Minimizing underinsurance: with an increase in the number of strategic structures both private and public, that have gone up in flames through fires and bomb blasts within the last 8 weeks, putting in place effective mitigating strategies is the way to go. A situation, where the government is made to offer relief to victims as a result of policies obeyed in breach and or compulsion is neither the ideal nor best practice. It is also inimical to economic growth. It is the responsibility of the insured to provide the accurate value sum for his asset, for which a premium will be paid. Failure to do so will authorize the insurance companies to apply any method, especially market sourced “averaging” as the basis for the policy cover.
Can an Open Market Valuation be useful for insurance? Market value, which includes land values in its estimation is a reflection of transactions within the property market at a given time. Insurance valuation is exclusive of land but is building specific and based on the isolated cost of reinstating a particular building to its pre-destruction condition. The main purpose of insurance is a transfer of risk of loss. To be effective as a risk management tool, the insured value must be accurate. An accurate value will of necessity be arrived at, using the right professionals and methods for such valuations. Insurance values are not meant for open market transactions, but as an asset protection tool that requires the experience and knowledge of the estate surveyor and valuer to arrive at an accurate value that has factored in the peculiarities of the asset type. The value derived gives parties the confidence that a risk is fully covered.

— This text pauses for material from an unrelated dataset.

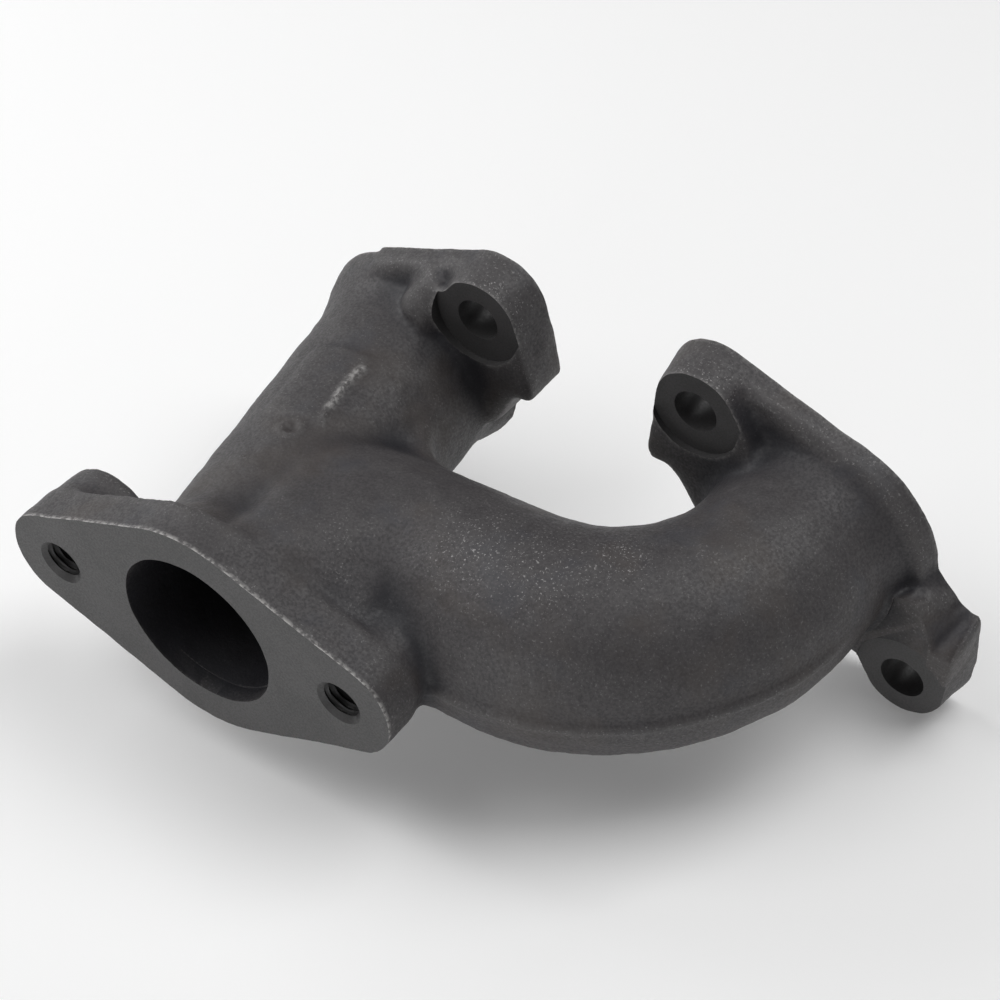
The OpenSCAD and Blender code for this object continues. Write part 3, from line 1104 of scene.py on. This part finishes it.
def cast_iron():
    material, tree, coords, shader = start_material("cast_iron")
    sand = grain(tree, coords, 1500, 4)
    colour = blend(tree, between(tree, sand, 0.35, 0.65), SKIN_DARK, SKIN_LIGHT)
    brown = between(tree, grain(tree, coords, 45, 3), 0.50, 0.68, 0, 0.55)
    colour = blend(tree, brown, colour, BROWN)
    blue = between(tree, grain(tree, coords, 70, 3), 0.55, 0.72, 0, 0.5)
    colour = blend(tree, blue, colour, BLUE_GREY)
    # Whatever stands proud is lighter: worn by handling, and a painted highlight on rims and corners.
    colour = blend(tree, times(tree, attribute(tree, "proud"), 0.35), colour, WORN_LIT_SKIN)
    # Painted shade, darkest deep in the hollows.
    colour = blend(tree, times(tree, attribute(tree, "hollow"), 0.85), colour, HOLLOW_SHADE)
    # Bright flecks: painted glints of light on the grain, with some grain worn bright. They are strongest
    # at the glint spots and on what stands proud, and faint everywhere else.
    glint_flecks = between(tree, grain(tree, coords, 2000, 3, 0.65), 0.58, 0.70)
    edges = times(tree, attribute(tree, "proud"), 0.4)
    glints_and_rub = add(tree, "Math", (0, edges), (1, attribute(tree, "glints_and_rub")), operation="ADD").outputs[0]
    glints_and_rub = add(tree, "Math", (0, glints_and_rub), (1, 0.06), operation="ADD").outputs[0]
    colour = blend(tree, times(tree, glint_flecks, glints_and_rub), colour, GLINT_FLECK)
    # Bright bare metal at the machined edges: real wear, and a painted highlight along them.
    chipped = between(tree, grain(tree, coords, 900, 3), 0.40, 0.60, 0.15, 1.0)
    bare_and_lit = times(tree, attribute(tree, "edge_wear_and_highlight"), chipped)
    colour = blend(tree, bare_and_lit, colour, BARE_AND_LIT)
    # Painted shade deep in the holes and passages, with soot in the gas passages.
    colour = blend(tree, attribute(tree, "shade_and_soot"), colour, SHADE_AND_SOOT_BLACK)
    tree.links.new(colour, shader.inputs["Base Color"])
    tree.links.new(between(tree, sand, 0.3, 0.7, 0.66, 0.50), shader.inputs["Roughness"])
    coarse = add(
        tree, "Bump", ("Height", grain(tree, coords, 700, 5, 0.7)), ("Strength", 0.45),
        ("Distance", 0.25 * MM)).outputs["Normal"]
    fine = add(
        tree, "Bump", ("Height", sand), ("Strength", 0.35), ("Distance", 0.08 * MM),
        ("Normal", coarse)).outputs["Normal"]
    tree.links.new(fine, shader.inputs["Normal"])
    shader.inputs["Specular IOR Level"].default_value = 0.5
    return material


iron = cast_iron()
print("cast iron:", len(iron.node_tree.nodes), "nodes")

# %% [markdown]
# ## Machined iron
# The mill leaves a smoother and lighter face, with faint curved marks from the turning cutter, and the
# graphite in grey iron keeps it dull. The Wave texture in rings draws the marks from a centre far off
# the part, as a wide face mill does.

# %% Milled and drilled faces
MILL_DARK = (0.036, 0.035, 0.035)
MILL_LIGHT = (0.050, 0.048, 0.049)


def machined_iron():
    material, tree, coords, shader = start_material("machined_iron")
    haze = grain(tree, coords, 110, 4)
    speck = grain(tree, coords, 2200, 3)
    tone = add(tree, "Math", (0, haze), (1, speck), operation="ADD").outputs[0]
    colour = blend(tree, between(tree, tone, 0.75, 1.25), MILL_DARK, MILL_LIGHT)
    # Painted shade deep in the holes and passages, with soot in the gas passages.
    colour = blend(tree, attribute(tree, "shade_and_soot"), colour, SHADE_AND_SOOT_BLACK)
    tree.links.new(colour, shader.inputs["Base Color"])
    moved = add(tree, "Mapping", ("Vector", coords), ("Location", (0.09, 0, 0.14))).outputs["Vector"]
    rings = add(
        tree, "TexWave", ("Vector", moved), ("Scale", 260), ("Distortion", 2.0), ("Detail", 2.0),
        wave_type="RINGS", rings_direction="Y").outputs["Fac"]
    tree.links.new(between(tree, speck, 0.3, 0.7, 0.55, 0.40), shader.inputs["Roughness"])
    marks = add(
        tree, "Bump", ("Height", rings), ("Strength", 0.12), ("Distance", 0.03 * MM)).outputs["Normal"]
    fine = add(
        tree, "Bump", ("Height", speck), ("Strength", 0.2), ("Distance", 0.04 * MM),
        ("Normal", marks)).outputs["Normal"]
    tree.links.new(fine, shader.inputs["Normal"])
    return material


milled = machined_iron()
print("machined iron:", len(milled.node_tree.nodes), "nodes")

# %% [markdown]
# ## Hand over the pieces
# Each piece rides on the one body, stands for its nodes of the design, and names its finish. The pad,
# the web and the rib have grown into their neighbours' skin, so the neighbour stands for them too.

GROWN_IN = {
    "front_runner": ["runner_pad"], "collector": ["crotch_web"], "rear_elbow": ["elbow_parting_rib"]}
for name, piece in pieces.items():
    piece.data.materials.append(iron)
    piece.data.materials.append(milled)
    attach(piece, "root")
    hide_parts(name, *GROWN_IN.get(name, []))
print(len(pieces), "pieces stand for", len(frame["nodes"]), "nodes")

# %% [markdown]
# ## Floor, light and camera
# A bare casting is dark, so it is shown on a white floor. The floor throws light up at the undersides.
# Two wide lamps above do most of the work. One behind on the left draws a bright rim, and one low in
# front lights the pipe flange's face. The world is dim, so that pockets and holes stay dark.

# %% Floor
def floor_material():
    material = bpy.data.materials.new("white_floor")
    material.use_nodes = True
    shader = material.node_tree.nodes["Principled BSDF"]
    shader.inputs["Base Color"].default_value = (0.86, 0.86, 0.86, 1)
    shader.inputs["Roughness"].default_value = 0.9
    shader.inputs["Specular IOR Level"].default_value = 0.0
    shader.inputs["Emission Color"].default_value = (1, 1, 1, 1)
    shader.inputs["Emission Strength"].default_value = 0.12
    return material


let_go()
bpy.ops.mesh.primitive_plane_add(size=6, location=(0, 0, cad_low.z))
floor = settle(bpy.context.object)
floor.name = "floor"
floor.data.materials.append(floor_material())
print("floor at", round(cad_low.z / MM, 1), "mm")

# %% Light
LIT_POINT = Vector((0.05, -0.045, 0))   # what the lamps aim at, near the middle of the part
LAMP_DISTANCE = 0.8
WORLD_STRENGTH = 0.12


def lamp(name, turn, height, size, energy):
    """A square soft lamp aimed at the part. Turn is measured from +X toward +Y, and height up from
    the floor, both in degrees."""
    turn, height = math.radians(turn), math.radians(height)
    level = math.cos(height)
    away = Vector((math.cos(turn) * level, math.sin(turn) * level, math.sin(height)))
    let_go()
    bpy.ops.object.light_add(type="AREA", location=LIT_POINT + away * LAMP_DISTANCE)
    light = bpy.context.object
    light.name = name
    light.data.size = size
    light.data.energy = energy
    light.rotation_euler = away.to_track_quat("Z", "Y").to_euler()


lamp("high_right", 40, 60, 0.5, 3.35)
lamp("high_left", 220, 60, 0.5, 2.0)
lamp("back_left", 175, 30, 0.5, 2.5)
lamp("low_front", 265, 4, 0.3, 1.7)
world = bpy.data.worlds.new("studio")
bpy.context.scene.world = world
world.use_nodes = True
background = world.node_tree.nodes["Background"]
background.inputs["Color"].default_value = (1, 1, 1, 1)
background.inputs["Strength"].default_value = WORLD_STRENGTH
bpy.context.scene.view_settings.view_transform = "Standard"
print("four lamps and a dim world")

# %% Camera
VIEW_AZIMUTH = math.radians(40.41)      # to the right of looking along +Y
VIEW_ELEVATION = math.radians(44.90)    # looking down
VIEW_ROLL = math.radians(-6.64)
VIEW_TARGET = Vector((0.0426, -0.0303, -0.0017))
VIEW_DISTANCE = 0.655
VIEW_LENS = 109                         # millimetres

direction = Vector((
    -math.sin(VIEW_AZIMUTH) * math.cos(VIEW_ELEVATION),
    math.cos(VIEW_AZIMUTH) * math.cos(VIEW_ELEVATION), -math.sin(VIEW_ELEVATION)))
let_go()
bpy.ops.object.camera_add()
camera = bpy.context.object
camera.data.lens = VIEW_LENS
camera.location = VIEW_TARGET - direction * VIEW_DISTANCE
aim = direction.to_track_quat("-Z", "Y").to_matrix() @ Matrix.Rotation(VIEW_ROLL, 3, "Z")
camera.rotation_euler = aim.to_euler()
bpy.context.scene.camera = camera
print("camera at", [round(v, 3) for v in camera.location])

# %% Print the design's box
print("cad", [round(v / MM, 1) for v in (*cad_low, *cad_high)])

What can be done? As a first step, the public needs to be sensitized on the advantages of having a professionally calculated building insurance valuation for their policies. This can be achieved through, an awareness campaign championed by estate surveyors and valuers in partnership with insurance providers governments. Surveyors as value opinion experts are well positioned to lead this campaign, given their position as professionals versed in and in possession of land services data (from acquisition, management, valuation, asset records) critical information required for effective risk mitigation management. Their role will go a long way in presenting the benefits of their services in the reduction of the incidence of underinsurance, hopefully renewing trust in the insurance system. Such awareness campaigns would focus on the benefits accruable to the functions of such professional engagements.
A valuation certificate besides providing confidence for the insured and insurer, will form a basis for an “Agreed Value” policy. This being a baseline for periodic updates of insured sum, it is useful for loan leveraging, ensures total risk coverage and asset protection, and most importantly ensures availability of adequate funds to rebuild.
Last thoughts. For a vibrant economy driven by confidence and capacity to continue business, or live a meaningful life after a loss, the insurance of buildings, a critical asset in any, commercial, industrial, public or private endeavor, must be fully encouraged. To be meaningful for insurance purpose, the asset values must be based on valuations executed by professional estate surveyors and valuers. To achieve the best result, the Estate surveyors and valuers should lead a coalition of Insurance Companies, Government parastatal and establishments, viz Fire Services, NEMA, in a public awareness campaign. The objective is to encourage the public to see these groups as working together for the benefit of the public.
It is safe to conclude that when the insured purchase a policy without accurate value based on professional impute, they face a double jeopardy from loss of asset and a waste of the premium paid.